Story #3570
closedAs a plugin writer, I have declarative PendingVersion
0%
Description
Problem Statements¶
1. To use the Changesets, plugin writers have to compute additions and removals parameters using differencing code they maintain
2. Changesets require plugin writers to download metadata to compute additions and removals, which puts metadata downloading outside of the Changeset's stream processing.
Solution¶
Introduce a new object called PendingVersion which uses a generator named 'pending_content' which emits PendingContent objects with associated PendingArtifacts. The plugin-provided generator will perform the metadata downloading and yield 100% of the PendingContent and PendingArtifact objects it discovers in that metadata.

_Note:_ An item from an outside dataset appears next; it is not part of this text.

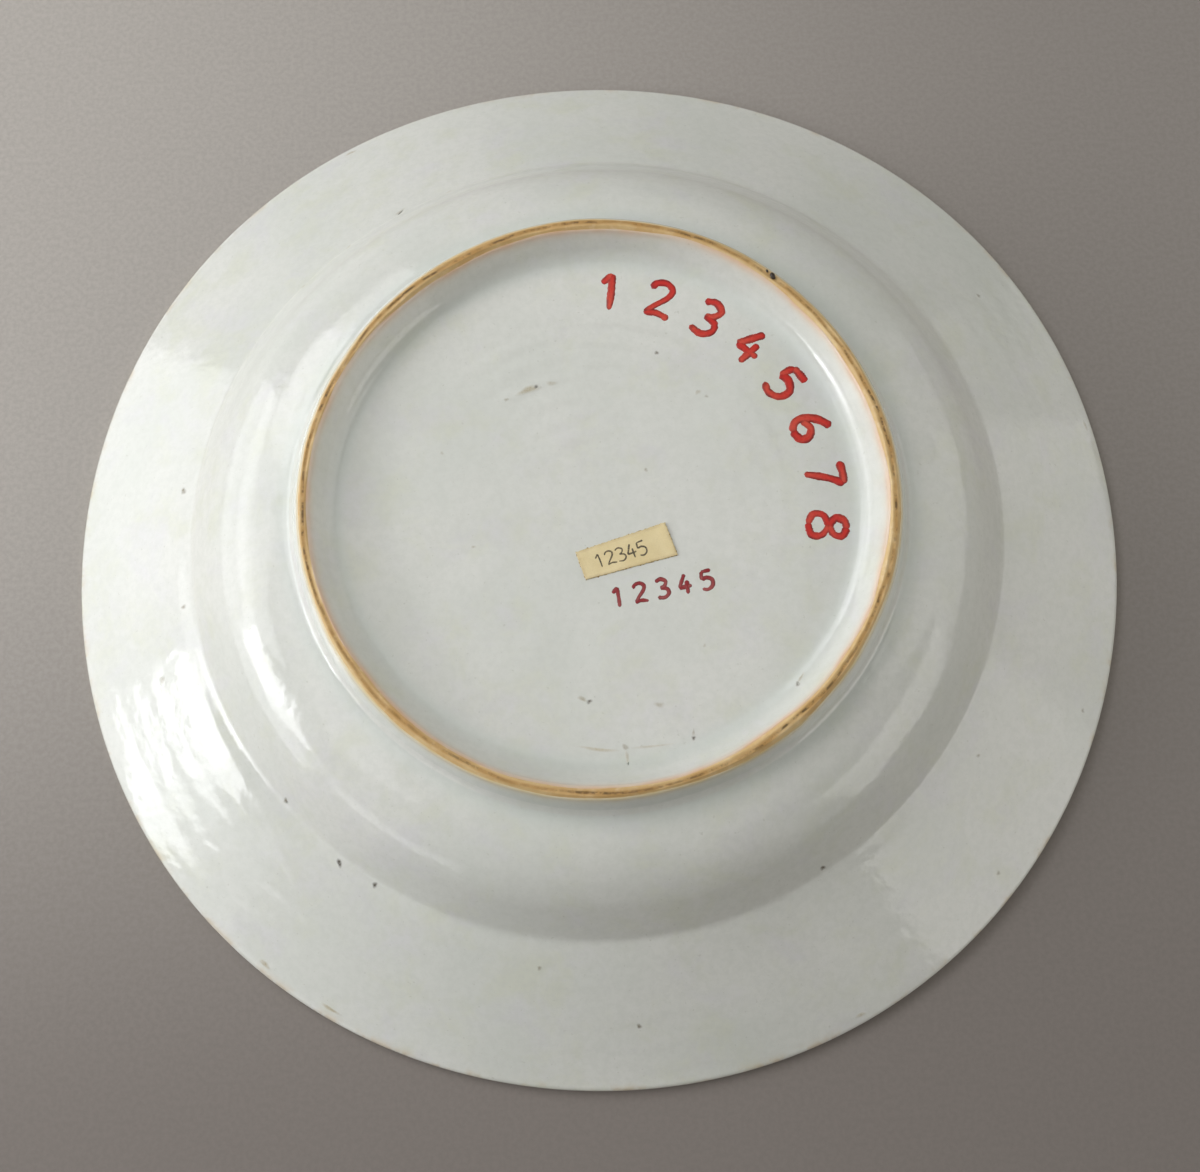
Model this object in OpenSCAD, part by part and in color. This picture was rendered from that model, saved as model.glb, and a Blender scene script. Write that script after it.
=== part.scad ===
// Glazed porcelain soup plate, lying face down on its lip.
// Millimetres. +Z points up out of the underside, and the origin is the
// centre of the lip's circle on the surface that the plate lies on.
// The pieces are the fired clay body, the glaze coats, a gummed paper label
// and two brushed inventory numbers.

/* [Plate] */
// Diameter across the lip
rim_d = 230; // [222:1:240]
// Height from the lip to the crest of the foot ring
plate_h = 40.4; // [39:0.1:43]
// Diameter of the crease on the back between the well and the flat rim
crease_d = 170.8; // [168:0.1:174]
// Slope of the back of the flat rim
rim_slope = 29.3; // [28.5:0.1:30]
// Slope of the front of the flat rim, a little less, so the rim thins outwards
rim_front_slope = 27.6; // [27:0.1:28.2]
// Steepest slope of the well's wall
wall_slope = 52; // [50:1:56]
// Height of the back's outer edge, where the flat rim turns into the lip
lip_h = 2.1; // [1.9:0.1:2.4]

/* [Well] */
// Thickness of the floor of the well
floor_t = 4.4; // [3.6:0.1:4.8]
// Thickness of the well's wall
wall_t = 3.8; // [3.2:0.1:4.4]
// Radius of the bend between floor and wall, on the back
back_bend_r = 24; // [20:1:28]
// Radius of the bend between floor and wall, on the front
front_bend_r = 20; // [16:1:24]

/* [Foot ring] */
// Diameter of the middle of the foot ring's crest
foot_d = 117; // [116:0.1:118]
// Width of the flat worn crest
crest_w = 1.1; // [0.6:0.1:1.4]
// Width and height of the bare bevel on each side of the crest
bevel = 0.8; // [0.5:0.1:1]
// Depth of the recess inside the foot ring
recess_h = 6.2; // [5.6:0.1:6.6]
// Radius at the root of the recess's wall
recess_fillet = 4.8; // [2:0.1:5]
// Height of the foot ring above the shoulder on its outside
foot_h = 5.6; // [5:0.1:6]
// Slope of the shoulder outside the foot ring
shoulder_slope = 12; // [9:1:15]

/* [Glaze] */
// Thickness of the glaze where it has run full
glaze_t = 0.35; // [0.2:0.05:0.5]
// Length over which the glaze thins out at a bare edge
glaze_fade = 2.5; // [1.5:0.1:4]

/* [Label] */
// Length of the paper label
label_l = 19; // [15:0.5:22]
// Width of the label's narrow, left end
label_w_left = 6; // [4:0.1:8]
// Width of the label's wide, right end
label_w_right = 7.2; // [4:0.1:8]
// Thickness of the paper
paper_t = 0.12; // [0.08:0.01:0.2]
// Thickness of the gum under it
gum_t = 0.04; // [0.03:0.01:0.08]
// Turn of the label
label_turn = 15; // [0:1:30]

/* [Numbers] */
// Radius of the arc that the large number follows
large_arc_r = 46.4; // [45:0.1:47]
// Height of a large digit
large_h = 7.8; // [6:0.1:8.5]
// Width of a large brush stroke
large_stroke = 1.6; // [0.8:0.05:1.8]
// Height of a small digit
small_h = 3.9; // [3:0.1:4.5]
// Width of a small brush stroke
small_stroke = 0.8; // [0.5:0.05:1]
// Thickness of the dried paint
paint_t = 0.08; // [0.05:0.01:0.15]

/* [Hidden] */
$fn = 240;

rim_r = rim_d / 2;
crease_r = crease_d / 2;
crest_in = (foot_d - crest_w) / 2;
crest_out = (foot_d + crest_w) / 2;
recess_z = plate_h - recess_h;
shoulder_z = plate_h - foot_h;
floor_z = recess_z - floor_t;

// The foot ring's sides lean, so it is wider at its root than at its crest.
inner_lean = 3.2;
outer_lean = 1.8;
recess_r = crest_in - bevel - inner_lean;
foot_root_r = crest_out + bevel + outer_lean;
foot_fillet = 2.4;

// Where the straight lines of the back meet.
crease_z = lip_h + (rim_r - crease_r) * tan(rim_slope);
back_bend = crossing([foot_root_r, shoulder_z], shoulder_slope,
                     [crease_r, crease_z], wall_slope);
crease_fillet = 3;

// Where the straight lines of the front meet.
lip_round = 1.1;
land_w = 0.5;
land_in = rim_r - lip_round - land_w;
lip_front = [land_in - 0.3, 0];
wall_front = [crease_r - wall_t / sin(wall_slope), crease_z];
front_bend = crossing([0, floor_z], 0, wall_front, wall_slope);
front_crease = crossing(lip_front, rim_front_slope, wall_front, wall_slope);
front_crease_fillet = 4;

// Arc lengths between points are about this long.
bend_step = 1.6;

// The corners of the glazed outline as [radius, height, fillet].
BACK = [[crest_out + bevel, plate_h - bevel, 0],
        [foot_root_r, shoulder_z, foot_fillet],
        [back_bend[0], back_bend[1], back_bend_r],
        [crease_r, crease_z, crease_fillet],
        [rim_r, lip_h, lip_round],
        [rim_r, 0, lip_round],
        [land_in + land_w, 0, 0]];
FRONT = [[land_in, 0, 0],
         [lip_front[0], lip_front[1], lip_round],
         [front_crease[0], front_crease[1], front_crease_fillet],
         [front_bend[0], front_bend[1], front_bend_r],
         [0, floor_z, 0]];
BASE = [[0, recess_z, 0],
        [recess_r, recess_z, recess_fillet],
        [crest_in - bevel, plate_h - bevel, 0]];
CREST = [[crest_in, plate_h], [crest_out, plate_h]];

// Brush strokes of the digits 1 to 8, in a box one high, by hand.
DIGITS = [
    [[[0.14, 0.76], [0.34, 1.00]], [[0.34, 1.00], [0.34, 0.50], [0.31, 0.00]]],
    [[[0.06, 0.78], [0.14, 0.95], [0.36, 1.00], [0.52, 0.84], [0.46, 0.60], [0.24, 0.32], [0.05, 0.05]],
     [[0.05, 0.05], [0.30, 0.10], [0.58, 0.02]]],
    [[[0.08, 0.90], [0.30, 1.00], [0.50, 0.84], [0.42, 0.62], [0.24, 0.54]],
     [[0.24, 0.54], [0.50, 0.44], [0.54, 0.20], [0.34, 0.02], [0.06, 0.08]]],
    [[[0.36, 1.00], [0.20, 0.66], [0.06, 0.36]], [[0.06, 0.36], [0.30, 0.36], [0.58, 0.38]],
     [[0.42, 0.66], [0.40, 0.30], [0.38, 0.00]]],
    [[[0.52, 0.98], [0.30, 0.97], [0.14, 0.95]], [[0.14, 0.95], [0.11, 0.75], [0.10, 0.56]],
     [[0.10, 0.56], [0.32, 0.62], [0.53, 0.46], [0.50, 0.16], [0.28, 0.00], [0.06, 0.08]]],
    [[[0.44, 1.00], [0.22, 0.78], [0.08, 0.46], [0.10, 0.18], [0.28, 0.02]],
     [[0.28, 0.02], [0.50, 0.14], [0.52, 0.36], [0.34, 0.50], [0.12, 0.36]]],
    [[[0.06, 0.93], [0.30, 0.97], [0.54, 0.96]], [[0.54, 0.96], [0.38, 0.56], [0.24, 0.00]]],
    [[[0.30, 0.54], [0.12, 0.70], [0.16, 0.92], [0.32, 1.00]],
     [[0.32, 1.00], [0.50, 0.90], [0.48, 0.68], [0.30, 0.54]],
     [[0.30, 0.54], [0.08, 0.38], [0.08, 0.12], [0.30, 0.00]],
     [[0.30, 0.00], [0.54, 0.12], [0.52, 0.38], [0.30, 0.54]]]
];
digit_w = 0.6;
digit_stretch = 1.2;
stroke_steps = 4;
cap_steps = 4;

// The large number runs clockwise along its arc, from the first angle to the last.
large_first = 84.5;
large_last = -8;
large_count = 8;

// The small number: its first digit's centre, the step between digits, and how far it climbs.
small_first = [3.4, -19.6];
small_pitch = 4.5;
small_climb = 9;
small_count = 5;

// The label's middle, on the recess floor.
label_at = [5.7, -10.7];

// ---- plane geometry ----

function unit(v) = v / norm(v);
function xy(p) = [p[0], p[1]];
function reversed(list) = [for (i = [len(list) - 1 : -1 : 0]) list[i]];

// Where a line falling outwards at one slope meets another line at another slope.
function crossing(a, slope_a, b, slope_b) =
    let (ta = tan(slope_a), tb = tan(slope_b),
         r = (b[1] - a[1] + b[0] * tb - a[0] * ta) / (tb - ta))
    [r, a[1] - (r - a[0]) * ta];

// The turn from one direction to another, from -180 to 180 degrees.
function turn(a, b) = let (d = b - a) d > 180 ? d - 360 : d < -180 ? d + 360 : d;

// The arc that rounds a corner between its two neighbours.
function rounded_corner(before, corner, after, radius) =
    let (u = unit(before - corner), w = unit(after - corner),
         half = acos(u * w) / 2,
         centre = corner + unit(u + w) * radius / sin(half),
         from = corner + u * radius / tan(half) - centre,
         to = corner + w * radius / tan(half) - centre,
         a0 = atan2(from[1], from[0]),
         swing = turn(a0, atan2(to[1], to[0])),
         steps = max(4, ceil(radius * abs(swing) * PI / 180 / bend_step)))
    [for (i = [0 : steps]) centre + radius * [cos(a0 + swing * i / steps), sin(a0 + swing * i / steps)]];

// A path through corners, each rounded by its own fillet.
function path(corners) =
    [for (i = [0 : len(corners) - 1])
        each corners[i][2] == 0
            ? [xy(corners[i])]
            : rounded_corner(xy(corners[i - 1]), xy(corners[i]), xy(corners[i + 1]), corners[i][2])];

// Distance along a path to each of its points.
function lengths(p, i = 0, sum = 0) =
    i == len(p) - 1 ? [sum]
                    : concat([sum], lengths(p, i + 1, sum + norm(p[i + 1] - p[i])));

// The direction to the left of the path at a point.
function left_of(p, i) =
    let (d = unit(p[min(i + 1, len(p) - 1)] - p[max(i - 1, 0)])) [-d[1], d[0]];

// The clay under a glazed path. The glaze thins out at each end that is marked as bare.
function clay_under(p, bare_start, bare_end) =
    let (s = lengths(p), total = s[len(s) - 1])
    [for (i = [0 : len(p) - 1])
        let (a = bare_start ? min(1, s[i] / glaze_fade) : 1,
             b = bare_end ? min(1, (total - s[i]) / glaze_fade) : 1)
        p[i] - glaze_t * min(a, b) * left_of(p, i)];

// Points along a straight stretch, so that the glaze can thin along it.
function dense(p) =
    [for (i = [0 : len(p) - 1])
        each i == len(p) - 1 ? [p[i]]
           : let (n = max(1, min(4, floor(norm(p[i + 1] - p[i]) / 0.6))))
             [for (k = [0 : n - 1]) p[i] + (p[i + 1] - p[i]) * k / n]];

back_path = dense(path(BACK));
front_path = dense(path(FRONT));
base_path = dense(path(BASE));
back_clay = clay_under(back_path, true, true);
front_clay = clay_under(front_path, true, false);
base_clay = clay_under(base_path, false, true);

// A smooth curve through hand-placed points.
function curve(p) =
    concat([for (i = [0 : len(p) - 2], k = [0 : stroke_steps - 1])
        let (a = p[max(i - 1, 0)], b = p[i], c = p[i + 1], d = p[min(i + 2, len(p) - 1)],
             t = k / stroke_steps)
        0.5 * (2 * b + (c - a) * t + (2 * a - 5 * b + 4 * c - d) * t * t
               + (3 * b - a - 3 * c + d) * t * t * t)],
        [p[len(p) - 1]]);

// A half circle of points around the end of a stroke.
function cap(at, dir, radius) =
    let (a = atan2(dir[1], dir[0]))
    [for (k = [1 : cap_steps - 1])
        at + radius * [cos(a + 90 - 180 * k / cap_steps), sin(a + 90 - 180 * k / cap_steps)]];

// ---- shapes ----

module turned(outline) {
    rotate_extrude() polygon(outline);
}

// One brush stroke of even width with round ends, as a flat outline.
module stroke(points, width) {
    p = curve(points);
    last = len(p) - 1;
    left = [for (i = [0 : last]) p[i] + left_of(p, i) * width / 2];
    right = [for (i = [0 : last]) p[i] - left_of(p, i) * width / 2];
    polygon(concat(left,
                   cap(p[last], p[last] - p[last - 1], width / 2),
                   reversed(right),
                   cap(p[0], p[0] - p[1], width / 2)));
}

module digit(value, height, width) {
    for (s = DIGITS[value - 1])
        stroke([for (q = s) [(q[0] - digit_w / 2) * height * digit_stretch, (q[1] - 0.5) * height]], width);
}

module label_outline() {
    polygon([[-label_l / 2, -label_w_left / 2], [label_l / 2, -label_w_right / 2],
             [label_l / 2 - 0.4, label_w_right / 2], [-label_l / 2 - 0.3, label_w_left / 2]]);
}

// ---- pieces ----

module porcelain_body() {
    color("antiquewhite")
        turned(concat(back_clay, front_clay, base_clay, CREST));
}

module back_glaze() {
    color("lightcyan")
        turned(concat(back_path, reversed([for (i = [1 : len(back_clay) - 2]) back_clay[i]])));
}

module front_glaze() {
    color("azure")
        turned(concat(front_path, reversed([for (i = [1 : len(front_clay) - 1]) front_clay[i]])));
}

module base_glaze() {
    color("mintcream")
        turned(concat(base_path, reversed([for (i = [0 : len(base_clay) - 2]) base_clay[i]])));
}

module label_gum() {
    color("khaki")
        translate([label_at[0], label_at[1], recess_z]) rotate([0, 0, label_turn])
            linear_extrude(gum_t) label_outline();
}

module paper_label() {
    color("wheat")
        translate([label_at[0], label_at[1], recess_z + gum_t]) rotate([0, 0, label_turn])
            linear_extrude(paper_t) label_outline();
}

module large_number() {
    color("firebrick")
        translate([0, 0, recess_z])
            linear_extrude(paint_t)
                for (i = [0 : large_count - 1]) {
                    a = large_first + (large_last - large_first) * i / (large_count - 1);
                    rotate([0, 0, a - 90]) translate([0, large_arc_r])
                        digit(i + 1, large_h, large_stroke);
                }
}

module small_number() {
    color("brown")
        translate([small_first[0], small_first[1], recess_z])
            linear_extrude(paint_t)
                rotate([0, 0, small_climb])
                    for (i = [0 : small_count - 1])
                        translate([i * small_pitch, 0])
                            digit(i + 1, small_h, small_stroke);
}

porcelain_body();
back_glaze();
front_glaze();
base_glaze();
label_gum();
paper_label();
large_number();
small_number();
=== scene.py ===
"""A glazed porcelain soup plate lying face down, built round its CAD model.

Lengths are millimetres until a mesh is made. Z is up, and the origin is the centre of the lip's
circle on the floor. Angles go anticlockwise from +X, seen from above.
"""

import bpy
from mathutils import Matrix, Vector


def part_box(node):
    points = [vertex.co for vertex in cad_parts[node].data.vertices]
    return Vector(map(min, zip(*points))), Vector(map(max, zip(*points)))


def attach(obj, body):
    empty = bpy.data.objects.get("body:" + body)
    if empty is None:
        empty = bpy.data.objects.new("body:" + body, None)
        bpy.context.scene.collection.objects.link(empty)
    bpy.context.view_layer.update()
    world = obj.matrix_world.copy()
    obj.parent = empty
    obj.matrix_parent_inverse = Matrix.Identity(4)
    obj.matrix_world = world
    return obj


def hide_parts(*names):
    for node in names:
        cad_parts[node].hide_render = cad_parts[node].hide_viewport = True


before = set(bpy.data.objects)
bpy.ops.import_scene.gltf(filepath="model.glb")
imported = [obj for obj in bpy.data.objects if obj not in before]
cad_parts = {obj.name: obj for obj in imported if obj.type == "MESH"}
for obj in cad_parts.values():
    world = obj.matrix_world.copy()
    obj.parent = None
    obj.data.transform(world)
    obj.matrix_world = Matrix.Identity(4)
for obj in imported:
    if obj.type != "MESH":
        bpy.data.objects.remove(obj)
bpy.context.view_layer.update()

import math

import bpy
import numpy as np
from mathutils import Quaternion, Vector

MM = 0.001
SEED = 11


def cad_box(node):
    """The lowest and highest corner of a CAD node, in millimetres."""
    low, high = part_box(node)
    return np.array(low) / MM, np.array(high) / MM


# ---- sizes of the plate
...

Changesets expected PendingContent objects the user thought needed to be downloaded. PendingVersion accepts PendingContent that the user wants present in the new repository version.
Handling Removals¶
The PendingVersion should get an additional parameter called sync_mode which accepts either 'mirror' or 'additive'. If using 'additive' then no removals are removed. If using 'mirror'. Any content units in the RepositoryVersion that were not emitted by 'pending_content' should be removed.
Why Declarative?¶
This is a declarative interface because every time the PendingVersion runs the plugin code "declares" the content to be contained in a new repository version.
Separation of Concerns¶
PendingVersion will effectively produce the additions and removals information and pass that data via stream processing to the Changesets. This allows each object to provide a clear piece of functionality for easy maintenance.
Thing example¶
The Changeset docs give a Thing example. This is the entire example, rewritten to use the new interface.
>>>
>>> from pulpcore.plugin.changeset import (
>>> PendingArtifact, PendingContent, PendingVersion)
>>> from pulpcore.plugin.models import Artifact, Content, Remote, Repository
>>>
>>>
>>> class Thing(Content):
>>> pass
>>>
>>>
>>> class ThingRemote(Remote):
>>>
>>> def _pending_content(self):
>>> metadata = # <fetched metadata>
>>> for item in metadata:
>>> # Create a concrete model instance for Thing content
>>> # using the (thing) metadata.
>>> thing = Thing(...)
>>> # Create a pending content instance using the model along with a
>>> # pending artifact for each file associated with the content.
>>> content = PendingContent(
>>> thing,
>>> artifacts={
>>> PendingArtifact(
>>> Artifact(size=1024, sha256='...'), 'http://..', 'one.img'),
>>> PendingArtifact(
>>> Artifact(size=4888, sha256='...'), 'http://..', 'two.img'),
>>> })
>>> yield content
>>>
>>> def sync(self):
>>> pending_version = PendingVersion(self, pending_content=self._pending_content, sync_mode='mirror')
>>> repo_version = pending_version.create():
>>>
Technical Design¶
The PendingVersion should drain from 'pending_content' similar to how the Changesets drain from 'additions' today. It uses the Content's natural key to determine if it is already downloaded. Similarly for all associated PendingArtifact objects.
Note the PendingVersion will also create the repository version for the user as well. The create() call is blocking. Before it is called the new repository version is not created. While it is called the repo_version is created, but not complete. After the call returns the repo_version it is already finished with complete=True.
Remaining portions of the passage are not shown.